### SHORT PROBLEM
Verbatim output of all the material below is required.

### SUPPLIED INFORMATION

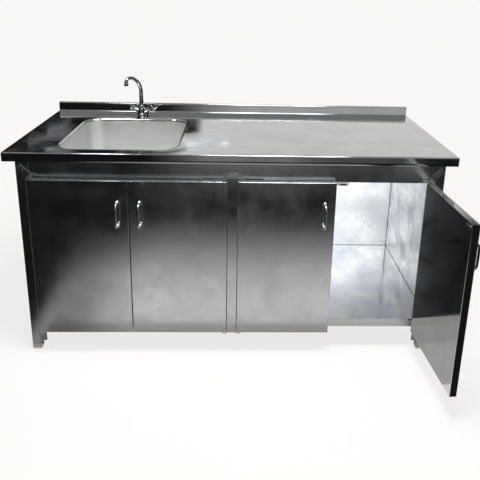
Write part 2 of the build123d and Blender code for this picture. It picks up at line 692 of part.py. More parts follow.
def pivot_pins():
    """Eight riveted pins: one above and one below each door."""
    pins = []
    for x in pivot_places():
        head = TOP_TONGUE + PLATE
        tip = DOOR_TOP - PIN_IN_DOOR
        upper = rod(PIN_RADIUS, (x, PIVOT_Y, tip), head - tip + WELD)
        pins.append(upper + rod(PIN_HEAD_RADIUS, (x, PIVOT_Y, head), PIN_HEAD_HEIGHT))
        head = BOTTOM_TONGUE - PIN_HEAD_HEIGHT
        tip = DOOR_BOTTOM + PIN_IN_DOOR
        lower = rod(PIN_RADIUS, (x, PIVOT_Y, head), tip - head)
        pins.append(lower + rod(PIN_HEAD_RADIUS, (x, PIVOT_Y, head), PIN_HEAD_HEIGHT))
    return group(pins)


def pivot_washers():
    """The washers that the doors turn on."""
    low = BOTTOM_TONGUE + PLATE
    bases = [(x, PIVOT_Y, low) for x in pivot_places()]
    return group([ring(WASHER_RADIUS, PIN_RADIUS, base, BOTTOM_PIVOT_GAP) for base in bases])


def centre_post():
    """The strip between the middle doors, flush with them and closed at the top."""
    half = CENTRE_POST_WIDTH / 2
    t = PANEL_SHEET
    low = DOOR_BOTTOM
    inside_top = CENTRE_POST_TOP - t
    post = block(-half, half, DOOR_FRONT, BODY_FRONT, low, CENTRE_POST_TOP)
    post = fillet(post.edges().filter_by(Axis.Z).group_by(Axis.Y)[0], DOOR_BEND)
    post -= block(-half + t, half - t, DOOR_FRONT + t, BODY_FRONT - t, low - OVERCUT, inside_top)
    slot = half - CENTRE_POST_RETURN
    slot_front = BODY_FRONT - t - OVERCUT
    return post - block(-slot, slot, slot_front, BODY_FRONT + OVERCUT, low - OVERCUT, inside_top)


# ---- doors -----------------------------------------------------------------------
def placed(number, shape):
    """A door's piece where it stands at rest: one door stands open."""
    if number != OPEN_DOOR:
        return shape
    return shape.rotate(Axis((POST_PIVOT_X, PIVOT_Y, 0), (0, 0, 1)), OPEN_ANGLE)


def pivot_x(number):
    hinge, way = DOORS[number]
    return hinge + way * PIVOT_FROM_SIDE


def free_edge(number):
    hinge, way = DOORS[number]
    return hinge + way * DOOR_WIDTH


def pin_bore(number):
    """The hole down a door for its two pins."""
    base = (pivot_x(number), PIVOT_Y, DOOR_BOTTOM - OVERCUT)
    return rod(PIN_RADIUS + PIN_CLEARANCE, base, DOOR_HEIGHT + LEAF_THICKNESS + 2 * OVERCUT)


def door_pan(number, y_show, y_seam):
    """One of a door's two folded pans, from the face that shows to the seam."""
    t = DOOR_SHEET
    x0, x1 = sorted((DOORS[number][0], free_edge(number)))
    pan = block(x0, x1, min(y_show, y_seam), max(y_show, y_seam), DOOR_BOTTOM, DOOR_TOP)
    show = pan.faces().sort_by(Axis.Y)[0 if y_show < y_seam else -1]
    pan = fillet(show.edges(), DOOR_BEND)
    inward = t if y_show < y_seam else -t
    return pan - block(x0 + t, x1 - t, y_show + inward, y_seam + inward, DOOR_BOTTOM + t, DOOR_TOP - t)


def door_skin(number):
    """The shallow front pan, with the holes for the pivot pins."""
    return placed(number, door_pan(number, DOOR_FRONT, DOOR_SEAM) - pin_bore(number))


def door_liner(number):
    """The deep back pan, seen from inside the unit, with a vent in its top."""
    hinge, way = DOORS[number]
    vent_base = (hinge + way * VENT_FROM_HINGE, DOOR_BACK - VENT_FROM_BACK, DOOR_TOP - 2 * DOOR_SHEET)
    liner = door_pan(number, DOOR_BACK, DOOR_SEAM) - rod(VENT_RADIUS, vent_base, 3 * DOOR_SHEET)
    return placed(number, liner)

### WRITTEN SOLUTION
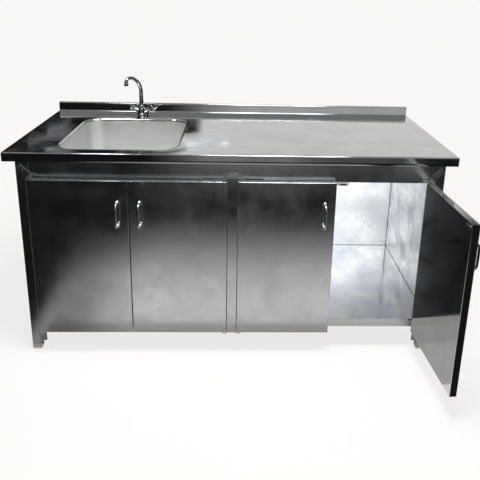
Write part 2 of the build123d and Blender code for this picture. It picks up at line 692 of part.py. More parts follow.
def pivot_pins():
    """Eight riveted pins: one above and one below each door."""
    pins = []
    for x in pivot_places():
        head = TOP_TONGUE + PLATE
        tip = DOOR_TOP - PIN_IN_DOOR
        upper = rod(PIN_RADIUS, (x, PIVOT_Y, tip), head - tip + WELD)
        pins.append(upper + rod(PIN_HEAD_RADIUS, (x, PIVOT_Y, head), PIN_HEAD_HEIGHT))
        head = BOTTOM_TONGUE - PIN_HEAD_HEIGHT
        tip = DOOR_BOTTOM + PIN_IN_DOOR
        lower = rod(PIN_RADIUS, (x, PIVOT_Y, head), tip - head)
        pins.append(lower + rod(PIN_HEAD_RADIUS, (x, PIVOT_Y, head), PIN_HEAD_HEIGHT))
    return group(pins)


def pivot_washers():
    """The washers that the doors turn on."""
    low = BOTTOM_TONGUE + PLATE
    bases = [(x, PIVOT_Y, low) for x in pivot_places()]
    return group([ring(WASHER_RADIUS, PIN_RADIUS, base, BOTTOM_PIVOT_GAP) for base in bases])


def centre_post():
    """The strip between the middle doors, flush with them and closed at the top."""
    half = CENTRE_POST_WIDTH / 2
    t = PANEL_SHEET
    low = DOOR_BOTTOM
    inside_top = CENTRE_POST_TOP - t
    post = block(-half, half, DOOR_FRONT, BODY_FRONT, low, CENTRE_POST_TOP)
    post = fillet(post.edges().filter_by(Axis.Z).group_by(Axis.Y)[0], DOOR_BEND)
    post -= block(-half + t, half - t, DOOR_FRONT + t, BODY_FRONT - t, low - OVERCUT, inside_top)
    slot = half - CENTRE_POST_RETURN
    slot_front = BODY_FRONT - t - OVERCUT
    return post - block(-slot, slot, slot_front, BODY_FRONT + OVERCUT, low - OVERCUT, inside_top)


# ---- doors -----------------------------------------------------------------------
def placed(number, shape):
    """A door's piece where it stands at rest: one door stands open."""
    if number != OPEN_DOOR:
        return shape
    return shape.rotate(Axis((POST_PIVOT_X, PIVOT_Y, 0), (0, 0, 1)), OPEN_ANGLE)


def pivot_x(number):
    hinge, way = DOORS[number]
    return hinge + way * PIVOT_FROM_SIDE


def free_edge(number):
    hinge, way = DOORS[number]
    return hinge + way * DOOR_WIDTH


def pin_bore(number):
    """The hole down a door for its two pins."""
    base = (pivot_x(number), PIVOT_Y, DOOR_BOTTOM - OVERCUT)
    return rod(PIN_RADIUS + PIN_CLEARANCE, base, DOOR_HEIGHT + LEAF_THICKNESS + 2 * OVERCUT)


def door_pan(number, y_show, y_seam):
    """One of a door's two folded pans, from the face that shows to the seam."""
    t = DOOR_SHEET
    x0, x1 = sorted((DOORS[number][0], free_edge(number)))
    pan = block(x0, x1, min(y_show, y_seam), max(y_show, y_seam), DOOR_BOTTOM, DOOR_TOP)
    show = pan.faces().sort_by(Axis.Y)[0 if y_show < y_seam else -1]
    pan = fillet(show.edges(), DOOR_BEND)
    inward = t if y_show < y_seam else -t
    return pan - block(x0 + t, x1 - t, y_show + inward, y_seam + inward, DOOR_BOTTOM + t, DOOR_TOP - t)


def door_skin(number):
    """The shallow front pan, with the holes for the pivot pins."""
    return placed(number, door_pan(number, DOOR_FRONT, DOOR_SEAM) - pin_bore(number))


def door_liner(number):
    """The deep back pan, seen from inside the unit, with a vent in its top."""
    hinge, way = DOORS[number]
    vent_base = (hinge + way * VENT_FROM_HINGE, DOOR_BACK - VENT_FROM_BACK, DOOR_TOP - 2 * DOOR_SHEET)
    liner = door_pan(number, DOOR_BACK, DOOR_SEAM) - rod(VENT_RADIUS, vent_base, 3 * DOOR_SHEET)
    return placed(number, liner)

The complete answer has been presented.